STATED EXERCISE –
Set down exactly the lines from the one with "screw_bore(claw_z, top_z, false, true);" to the one with "for node in", both included, and no line outside that range.

DATA LINES –

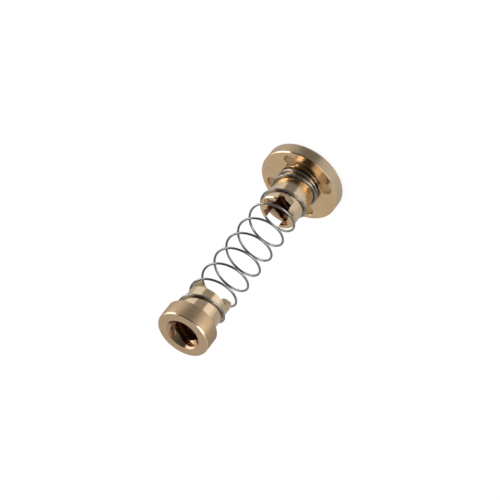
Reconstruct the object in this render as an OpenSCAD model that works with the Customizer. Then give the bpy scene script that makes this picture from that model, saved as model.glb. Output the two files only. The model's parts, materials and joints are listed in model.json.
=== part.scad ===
// Spring-loaded anti-backlash nut for an 8 mm trapezoidal lead screw.
// The flange nut stands on the back of its flange. The screw's axis is Z, with
// the spring above the flange and the collar nut on top of the spring.

/* [Lead screw thread] */
// Diameter across the crests of the nuts' thread, drilled through both nuts
bore_d = 6.2; // [5.6:0.1:6.6]
// Diameter of the countersink where the screw enters either nut
mouth_d = 9.1; // [7.5:0.1:9.5]

/* [Shanks] */
// Outer diameter of both shanks, which guide the spring
shank_d = 10.5; // [10:0.1:12]
// Width of the bevel on turned outer edges
edge_bevel = 0.2; // [0.1:0.05:0.5]

/* [Flange nut] */
// Diameter of the bolting flange
flange_d = 22; // [21:0.5:28]
// Thickness of the bolting flange
flange_t = 3.5; // [2.5:0.1:5]
// Length of the flange nut from the back of its flange to the tips of its tabs
flange_nut_len = 14.8; // [13:0.1:18]
// Number of bolt holes
hole_count = 4; // [3:1:6]
// Diameter of each bolt hole
hole_d = 3.5; // [2.5:0.1:4]
// Diameter of the circle that the bolt holes lie on
hole_circle_d = 16; // [15.5:0.1:17]
// Angle from the X axis to the first bolt hole
hole_turn = 40; // [0:1:90]

/* [Slot and claws] */
// Width of the slot milled across the end of the flange nut's shank
slot_w = 4; // [3.5:0.1:5]
// Depth of that slot
slot_depth = 2.5; // [1.5:0.1:4]
// Gap between each flat of a claw and the slot's wall, when the claws are in the slot
claw_gap = 0.1; // [0.05:0.01:0.3]
// Length of the claws
claw_len = 2.8; // [1.5:0.1:4]
// Turn of the claws away from the line of the slot, as the nut comes off the bench
claw_turn = 90; // [60:1:120]

/* [Collar nut] */
// Diameter of the collar's head
head_d = 13.9; // [13:0.1:18]
// Thickness of the collar's head
head_t = 4.8; // [3:0.1:8]
// Length of the collar's shank, without its claws
collar_shank_len = 7; // [4:0.1:10]

/* [Spring] */
// Diameter of the spring's wire
wire_d = 0.6; // [0.4:0.05:0.8]
// Gap between the shanks and the inside of the coils
coil_gap = 0.07; // [0.05:0.01:0.3]
// Free length between the flange and the collar's head
spring_len = 53.1; // [50:0.1:70]
// Number of turns of wire from end to end
wire_turns = 10.17; // [8:0.01:12]
// Number of turns that lie closed on the flange
closed_turns = 1.22; // [0.5:0.01:2]
// Angle from the X axis to the end of the wire on the flange
wire_start = 86; // [0:1:359]

/* [Hidden] */
$fn = 96;
brass = [0.72, 0.58, 0.40];
steel = [0.62, 0.62, 0.63];
overcut = 1;

// Heights of the collar nut above the back of the flange
head_z = flange_t + spring_len;
shoulder_z = head_z - collar_shank_len;
claw_z = shoulder_z - claw_len;
top_z = head_z + head_t;

// The countersink at each mouth slopes at 45 degrees
mouth_depth = (mouth_d - bore_d) / 2;

// Spring: play is what separates a turned face from the wire, and neighbouring closed coils
play = 0.02;
wire_r = wire_d / 2;
coil_r = shank_d / 2 + coil_gap + wire_r;
lift_turns = 0.27;
closed_pitch = wire_d + play;
wire_low = wire_r + play;
wire_rise = spring_len - 2 * wire_low;
open_turns = wire_turns - closed_turns - lift_turns / 2;
extra_pitch = (wire_rise - closed_pitch * wire_turns) / open_turns;
rings_per_turn = 24;
wire_sides = 8;
ring_count = ceil(wire_turns * rings_per_turn);

// Height gained, beyond the closed pitch, after a number of turns past the closed coils
function lift(turns) =
    turns <= 0 ? 0
    : turns < lift_turns ? extra_pitch * turns * turns / (2 * lift_turns)
    : extra_pitch * (turns - lift_turns / 2);

// Height of the wire's centre above the flange after a number of turns
function wire_z(turns) = wire_low + closed_pitch * turns + lift(turns - closed_turns);

// One corner of the wire's section, on the ring that lies a number of turns from the start
function wire_point(turns, side) =
    let (a = wire_start + 360 * turns,
         s = 360 * side / wire_sides,
         r = coil_r + wire_r * cos(s))
    [r * cos(a), r * sin(a), flange_t + wire_z(turns) + wire_r * sin(s)];

// A turned disc of diameter d from z = low to z = high, bevelled at both outer edges
module turned_disc(d, low, high) {
    rotate_extrude()
        polygon([
            [0, low],
            [d / 2 - edge_bevel, low],
            [d / 2, low + edge_bevel],
            [d / 2, high - edge_bevel],
            [d / 2 - edge_bevel, high],
            [0, high]
        ]);
}

// The drilled bore of a nut from z = low to z = high, countersunk where asked
module screw_bore(low, high, mouth_low, mouth_high) {
    translate([0, 0, low - overcut])
        cylinder(d = bore_d, h = high - low + 2 * overcut);
    if (mouth_low)
        translate([0, 0, low])
            mouth();
    if (mouth_high)
        translate([0, 0, high])
            mirror([0, 0, 1])
                mouth();
}

// The countersink of a mouth in a face at z = 0, opening downwards
module mouth() {
    translate([0, 0, -overcut])
        cylinder(d1 = mouth_d + 2 * overcut, d2 = bore_d, h = mouth_depth + overcut);
}

// A bar across the axis, as wide as given, that the slot and the claws are cut to
module cross_bar(w, low, high) {
    translate([-shank_d, -w / 2, low])
        cube([2 * shank_d, w, high - low]);
}

module flange_nut() {
    color(brass)
        difference() {
            union() {
                turned_disc(flange_d, 0, flange_t);
                turned_disc(shank_d, edge_bevel, flange_nut_len);
            }
            screw_bore(0, flange_nut_len, true, false);
            for (i = [0 : hole_count - 1])
                rotate(hole_turn + 360 * i / hole_count)
                    translate([hole_circle_d / 2, 0, -overcut])
                        cylinder(d = hole_d, h = flange_t + 2 * overcut);
            rotate(90)
                cross_bar(slot_w, flange_nut_len - slot_depth, flange_nut_len + overcut);
        }
}

module spring() {
    points = [
        for (i = [0 : ring_count], k = [0 : wire_sides - 1])
            wire_point(wire_turns * i / ring_count, k)
    ];
    sides = [
        for (i = [0 : ring_count - 1], k = [0 : wire_sides - 1])
            let (a = i * wire_sides + k,
                 b = i * wire_sides + (k + 1) % wire_sides)
            each [[a, a + wire_sides, b], [b, a + wire_sides, b + wire_sides]]
    ];
    first_end = [for (k = [0 : wire_sides - 1]) k];
    last_end = [for (k = [wire_sides - 1 : -1 : 0]) ring_count * wire_sides + k];
    color(steel)
        polyhedron(points, concat(sides, [first_end, last_end]));
}

module collar_nut() {
    color(brass)
        difference() {
            union() {
                turned_disc(head_d, head_z, top_z);
                intersection() {
                    turned_disc(shank_d, claw_z, head_z + head_t / 2);
                    union() {
                        translate([0, 0, shoulder_z])
                            cylinder(d = head_d, h = top_z - shoulder_z);
                        rotate(90 + claw_turn)
                            cross_bar(slot_w - 2 * claw_gap, claw_z, top_z);
                    }
                }
            }
            screw_bore(claw_z, top_z, false, true);
        }
}

flange_nut();
spring();
collar_nut();
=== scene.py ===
import json
import math

import bmesh
import bpy
from mathutils import Matrix, Vector


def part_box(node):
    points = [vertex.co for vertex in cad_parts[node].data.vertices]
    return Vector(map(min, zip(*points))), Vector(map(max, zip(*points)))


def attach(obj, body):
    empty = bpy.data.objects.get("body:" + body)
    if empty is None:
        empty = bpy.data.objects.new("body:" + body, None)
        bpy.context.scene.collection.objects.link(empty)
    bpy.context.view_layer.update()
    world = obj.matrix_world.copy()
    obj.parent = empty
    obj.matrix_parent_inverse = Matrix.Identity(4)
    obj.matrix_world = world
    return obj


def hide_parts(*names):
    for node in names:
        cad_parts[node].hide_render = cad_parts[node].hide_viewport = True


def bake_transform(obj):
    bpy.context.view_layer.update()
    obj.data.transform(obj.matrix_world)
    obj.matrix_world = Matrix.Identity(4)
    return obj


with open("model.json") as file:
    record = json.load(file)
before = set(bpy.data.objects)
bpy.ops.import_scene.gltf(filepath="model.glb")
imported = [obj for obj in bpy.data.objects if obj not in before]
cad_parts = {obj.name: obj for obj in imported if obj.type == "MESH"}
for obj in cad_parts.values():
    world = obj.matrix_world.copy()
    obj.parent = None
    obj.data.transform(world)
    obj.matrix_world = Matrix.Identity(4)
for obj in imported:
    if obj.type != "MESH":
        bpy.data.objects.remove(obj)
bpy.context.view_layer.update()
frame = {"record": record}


# Flange nut.
# One piece of free-cutting brass bar, turned to a flange and a shank, drilled and tapped right
# through with a four-start trapezoidal thread, then drilled for bolts and slotted with a mill.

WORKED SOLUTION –
            screw_bore(claw_z, top_z, false, true);
        }
}

flange_nut();
spring();
collar_nut();
=== scene.py ===
import json
import math

import bmesh
import bpy
from mathutils import Matrix, Vector


def part_box(node):
    points = [vertex.co for vertex in cad_parts[node].data.vertices]
    return Vector(map(min, zip(*points))), Vector(map(max, zip(*points)))


def attach(obj, body):
    empty = bpy.data.objects.get("body:" + body)
    if empty is None:
        empty = bpy.data.objects.new("body:" + body, None)
        bpy.context.scene.collection.objects.link(empty)
    bpy.context.view_layer.update()
    world = obj.matrix_world.copy()
    obj.parent = empty
    obj.matrix_parent_inverse = Matrix.Identity(4)
    obj.matrix_world = world
    return obj


def hide_parts(*names):
    for node in names:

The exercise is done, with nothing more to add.